JITCO argues the Government should be subject to Rule 11(b)(3) sanctions because the Government did not have evidentiary support and was not likely to have evidentiary support even after a reasonable opportunity for further investigation or discovery. Upon review, the Court finds the record does not support JITCO's argument. For example, there was probable cause to believe that the vehicles were proceeds of fraud since a warrant was issued in relation to the vehicles and the AUSA received information from the Lee County Sheriff's Detective that if true could have led to evidentiary support.
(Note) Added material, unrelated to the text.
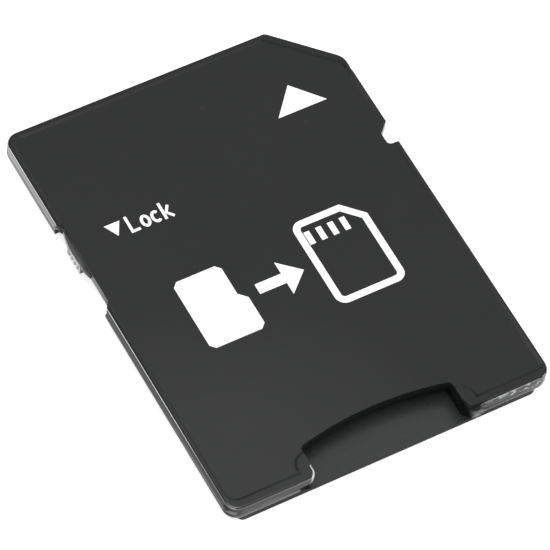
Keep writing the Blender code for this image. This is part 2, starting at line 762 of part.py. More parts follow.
def make_retention_spring():
    """The leaf spring beside the slot: a flat strip on edge, with one bump that stands into the slot."""
    count = 24
    back = HALF_SLOT + SPRING_WALL + SPRING_ROOM - SPRING_GAP - SPRING_THICK / 2
    line = []
    for k in range(count + 1):
        along = SPRING_LENGTH * (k / count - 0.5)
        phase = 2 * math.pi * along / SPRING_BUMP_WIDTH
        bump = (1 + math.cos(phase)) / 2 if abs(along) < SPRING_BUMP_WIDTH / 2 else 0.0
        line.append((back - SPRING_BUMP * bump, SPRING_AT + along))
    low = SLOT_FLOOR + 2 * SPRING_GAP
    shape = bmesh.new()
    bottom = [shape.verts.new((x, y, low)) for x, y in line]
    top = [shape.verts.new((x, y, SHELL_TOP - SPRING_GAP)) for x, y in line]
    for k in range(count):
        shape.faces.new((bottom[k], bottom[k + 1], top[k + 1], top[k]))
    bmesh.ops.recalc_face_normals(shape, faces=shape.faces)
    mesh = bpy.data.meshes.new("retention_spring")
    shape.to_mesh(mesh)
    shape.free()
    spring = bpy.data.objects.new("retention_spring", mesh)
    CUTTERS.objects.link(spring)
    wall = spring.modifiers.new("thickness", "SOLIDIFY")
    wall.thickness = SPRING_THICK
    wall.offset = 0
    wall.use_even_offset = True
    return keep(spring, material("spring_steel", STEEL, 0.3, 1.0))


def slider_cap_outline():
    """The slider's top: straight along the notch's wall and bulged outwards, blunt at both ends."""
    inner = LOCK_WALL - SLIDE_CLEARANCE
    outer = -HALF_WIDTH + CAP_MARGIN
    bulge = [
        (outer + SLIDER_BULGE * (2 * k / 10 - 1) ** 2, SLIDER_FRONT - SLIDER_LENGTH * k / 10, 0.0)
        for k in range(11)
    ]
    return rounded([(inner, SLIDER_REAR, 0.0), (inner, SLIDER_FRONT, 0.0)] + bulge)


def slider_grip_outline():
    """The slider's grip below its cap: a ramp at its front, then ribs with grooves between them."""
    inner = LOCK_WALL - SLIDE_CLEARANCE - CAP_MARGIN
    outer = -HALF_WIDTH + GRIP_INSET
    front = GRIP_REAR + GRIP_LENGTH
    pitch = GRIP_LENGTH / (GRIP_GROOVES + 0.5)
    ribs = []
    for k in range(GRIP_GROOVES):
        start = front - pitch * (k + 0.5)
        ribs += [
            (outer, start, 0.0),
            (outer + GRIP_DEPTH, start - pitch / 6, 0.0),
            (outer + GRIP_DEPTH, start - pitch / 3, 0.0),
            (outer, start - pitch / 2, 0.0),
        ]
    return rounded(
        [
            (inner, GRIP_REAR, 0.0),
            (inner, front + GRIP_RAMP, 0.0),
            (outer, front, 0.0),
        ]
        + ribs
        + [(outer, GRIP_REAR, 0.0)]
    )


def make_lock_slider():
    """The lock slider at its unlocked end: cap, ribbed grip and hooked foot, with its origin on its slide."""
    under_cover = SHELL_TOP - SLIDE_CLEARANCE
    cap_bottom = SLIDER_TOP - CAP_THICK
    neck_side = HOOK_SIDE + FOOT_THICK / 2
    cap = slab("lock_slider", slider_cap_outline(), cap_bottom, SLIDER_TOP, round_high=CAP_ROUND)
    grip = slab("slider_grip", slider_grip_outline(), SLIDER_BOTTOM, cap_bottom + CAP_THICK / 2)
    neck = slab(
        "slider_neck",
        box_outline(LOCK_WALL - LOCK_DEPTH / 2, neck_side, FOOT_REAR, FOOT_FRONT),
        NECK_BOTTOM,
        under_cover,
    )
    hook = slab(
        "slider_hook",
        box_outline(HOOK_SIDE, HOOK_SIDE + FOOT_THICK, FOOT_REAR + CAP_MARGIN, FOOT_FRONT - CAP_MARGIN),
        HOOK_BOTTOM,
        under_cover - CAP_MARGIN,
    )
    origin = Vector((LOCK_WALL, SLIDER_MIDDLE, SEAM_HEIGHT))
    cap.data.transform(Matrix.Translation(-origin))
    cap.location = origin
    combine(cap, [grip, neck, hook], "UNION")
    return keep(cap, material("slider", SLIDER_GREY, 0.35))


make_top_shell()
make_bottom_shell()
make_carrier()
plating = material("gold_plating", GOLD, 0.25, 1.0)
for number, (pad, tongue) in enumerate(zip(LEAD_PADS, tongue_places()), 1):
    make_lead(number, pad, tongue, plating)
make_retention_spring()
make_lock_slider()
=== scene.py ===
"""A memory card adapter, seen from its label side as it lies on a plain white surface."""

import math

import bmesh
import bpy
import numpy as np
from mathutils import Matrix, Vector


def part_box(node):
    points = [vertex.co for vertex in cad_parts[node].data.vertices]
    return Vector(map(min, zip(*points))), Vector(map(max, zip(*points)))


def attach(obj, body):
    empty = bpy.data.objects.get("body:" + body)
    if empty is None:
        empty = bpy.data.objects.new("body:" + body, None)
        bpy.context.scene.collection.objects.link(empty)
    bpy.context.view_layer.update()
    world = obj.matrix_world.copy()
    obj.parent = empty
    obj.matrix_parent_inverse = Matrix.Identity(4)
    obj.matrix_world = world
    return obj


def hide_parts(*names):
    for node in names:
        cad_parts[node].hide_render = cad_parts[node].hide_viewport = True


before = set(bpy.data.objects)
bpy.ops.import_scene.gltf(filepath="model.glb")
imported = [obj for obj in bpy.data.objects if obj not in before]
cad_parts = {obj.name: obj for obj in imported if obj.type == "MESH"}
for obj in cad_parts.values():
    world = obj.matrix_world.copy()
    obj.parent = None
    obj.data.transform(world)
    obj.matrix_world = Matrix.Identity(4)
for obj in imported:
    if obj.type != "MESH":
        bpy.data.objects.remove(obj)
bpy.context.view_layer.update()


# Lengths are in metres, and the print's are in millimetres. A facing is the part of a normal along one
# axis, or along the sum of two, and a pair of facings or places is the span over which a mask fades.
MERGE_WITHIN = 1e-6
FLAT_WITHIN = 0.001
SHARP_ANGLE = math.radians(30)
FACE_WEIGHT = 90
LEVEL_LEAST = 0.9999
FIELD_SINK = 0.05e-3
FIELD_RUN = 0.20e-3
FIELD_BORDER = math.cos(math.atan2(FIELD_SINK, FIELD_RUN))
BORDER_WITHIN = 0.001


def moulded_copy(node, name):
    """A node's mesh with its loose triangles joined, its rounds shaded smooth and its flats left flat.
    The label field's shallow border keeps its own facets, because smoothing would hide it."""
    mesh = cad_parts[node].data.copy()
    mesh.materials.clear()
    shape = bmesh.new()
    shape.from_mesh(mesh)
    bmesh.ops.remove_doubles(shape, verts=shape.verts, dist=MERGE_WITHIN)
    bmesh.ops.dissolve_limit(shape, angle_limit=FLAT_WITHIN, verts=shape.verts, edges=shape.edges)
    shape.to_mesh(mesh)
    shape.free()
    mesh.shade_smooth()
    mesh.set_sharp_from_angle(angle=SHARP_ANGLE)
    facing = [face.normal.z for face in mesh.polygons]
    level = {index for index, z in enumerate(facing) if z > LEVEL_LEAST}
    border = {index for index, z in enumerate(facing) if abs(z - FIELD_BORDER) < BORDER_WITHIN}
    sides = {}
    for face in mesh.polygons:
        for edge in face.edge_keys:
            sides.setdefault(edge, []).append(face.index)
    for edge in mesh.edges:
        first, second = sides[edge.key]
        if {first, second} & level and {first, second} & border:
            edge.use_edge_sharp = True
    piece = bpy.data.objects.new(name, mesh)
    bpy.context.scene.collection.objects.link(piece)
    normals = piece.modifiers.new("flat_faces", "WEIGHTED_NORMAL")
    normals.keep_sharp = True
    normals.weight = FACE_WEIGHT
    return piece


NOISE_SPAN = (0.3, 0.7)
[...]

Here, sanctions pursuant to Rule 11(b)(3) are not warranted and the motion is due to be denied.

Accordingly, it is now

ORDERED:

1. JITCO Group Limited's Motion for Rule 11 Sanctions (Doc. #128) is DENIED. 2. JITCO Group Limited's Motion to Submit a Reply Brief (Doc. #136) is DENIED. 3. JITCO Group Limited's omnibus motion seeking to strike affidavits and allow examination of opposing counsel (Doc. #134) is DENIED.

DONE and ORDERED.

FootNotes


1. Disclaimer: Documents filed in CM/ECF may contain hyperlinks to other documents or Web sites. These hyperlinks are provided only for users' convenience. Users are cautioned that hyperlinked documents in CM/ECF are subject to PACER fees. By allowing hyperlinks to other Web sites, this court does not endorse, recommend, approve, or guarantee any third parties or the services or products they provide on their Web sites. Likewise, the court has no agreements with any of these third parties or their Web sites. The court accepts no responsibility for the availability or functionality of any hyperlink. Thus, the fact that a hyperlink ceases to work or directs the user to some other site does not affect the opinion of the court.